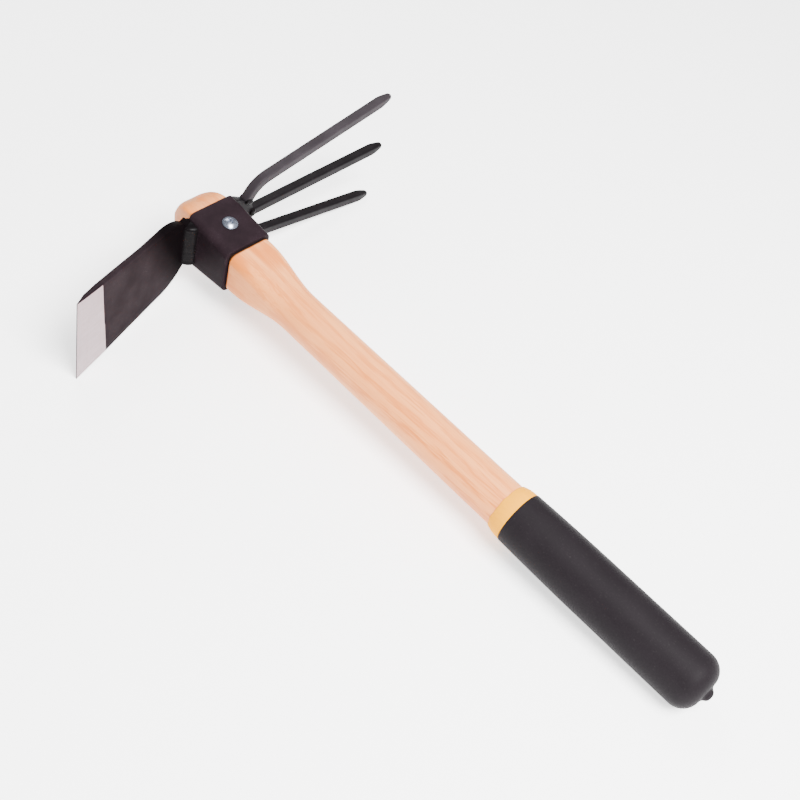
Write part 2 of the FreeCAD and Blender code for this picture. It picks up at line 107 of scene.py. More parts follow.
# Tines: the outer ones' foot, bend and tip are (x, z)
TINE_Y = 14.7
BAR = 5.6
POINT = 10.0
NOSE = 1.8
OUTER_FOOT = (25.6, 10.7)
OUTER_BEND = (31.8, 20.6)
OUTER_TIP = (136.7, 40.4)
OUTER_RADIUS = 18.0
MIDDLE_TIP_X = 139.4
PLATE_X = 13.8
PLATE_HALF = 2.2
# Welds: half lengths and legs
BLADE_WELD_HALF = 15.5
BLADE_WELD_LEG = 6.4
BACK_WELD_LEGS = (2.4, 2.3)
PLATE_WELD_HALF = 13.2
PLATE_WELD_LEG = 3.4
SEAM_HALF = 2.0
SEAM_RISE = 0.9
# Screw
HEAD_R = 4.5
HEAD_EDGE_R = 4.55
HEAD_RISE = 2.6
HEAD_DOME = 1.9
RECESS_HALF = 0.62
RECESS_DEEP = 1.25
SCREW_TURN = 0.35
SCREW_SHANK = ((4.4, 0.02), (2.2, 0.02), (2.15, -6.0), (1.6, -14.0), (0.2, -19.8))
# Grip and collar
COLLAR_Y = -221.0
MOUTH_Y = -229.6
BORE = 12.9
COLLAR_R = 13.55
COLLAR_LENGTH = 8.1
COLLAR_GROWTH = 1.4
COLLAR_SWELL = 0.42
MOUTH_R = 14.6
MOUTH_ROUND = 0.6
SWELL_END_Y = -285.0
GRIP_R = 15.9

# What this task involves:
Write out all the data again, exactly as it appears.

# Written solution:
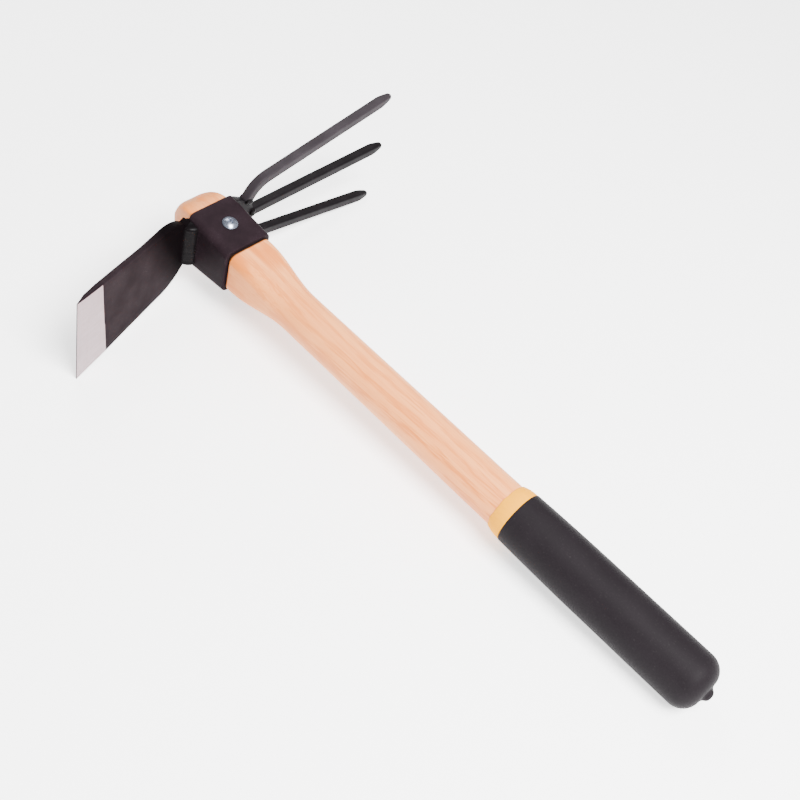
Write part 2 of the FreeCAD and Blender code for this picture. It picks up at line 107 of scene.py. More parts follow.
# Tines: the outer ones' foot, bend and tip are (x, z)
TINE_Y = 14.7
BAR = 5.6
POINT = 10.0
NOSE = 1.8
OUTER_FOOT = (25.6, 10.7)
OUTER_BEND = (31.8, 20.6)
OUTER_TIP = (136.7, 40.4)
OUTER_RADIUS = 18.0
MIDDLE_TIP_X = 139.4
PLATE_X = 13.8
PLATE_HALF = 2.2
# Welds: half lengths and legs
BLADE_WELD_HALF = 15.5
BLADE_WELD_LEG = 6.4
BACK_WELD_LEGS = (2.4, 2.3)
PLATE_WELD_HALF = 13.2
PLATE_WELD_LEG = 3.4
SEAM_HALF = 2.0
SEAM_RISE = 0.9
# Screw
HEAD_R = 4.5
HEAD_EDGE_R = 4.55
HEAD_RISE = 2.6
HEAD_DOME = 1.9
RECESS_HALF = 0.62
RECESS_DEEP = 1.25
SCREW_TURN = 0.35
SCREW_SHANK = ((4.4, 0.02), (2.2, 0.02), (2.15, -6.0), (1.6, -14.0), (0.2, -19.8))
# Grip and collar
COLLAR_Y = -221.0
MOUTH_Y = -229.6
BORE = 12.9
COLLAR_R = 13.55
COLLAR_LENGTH = 8.1
COLLAR_GROWTH = 1.4
COLLAR_SWELL = 0.42
MOUTH_R = 14.6
MOUTH_ROUND = 0.6
SWELL_END_Y = -285.0
GRIP_R = 15.9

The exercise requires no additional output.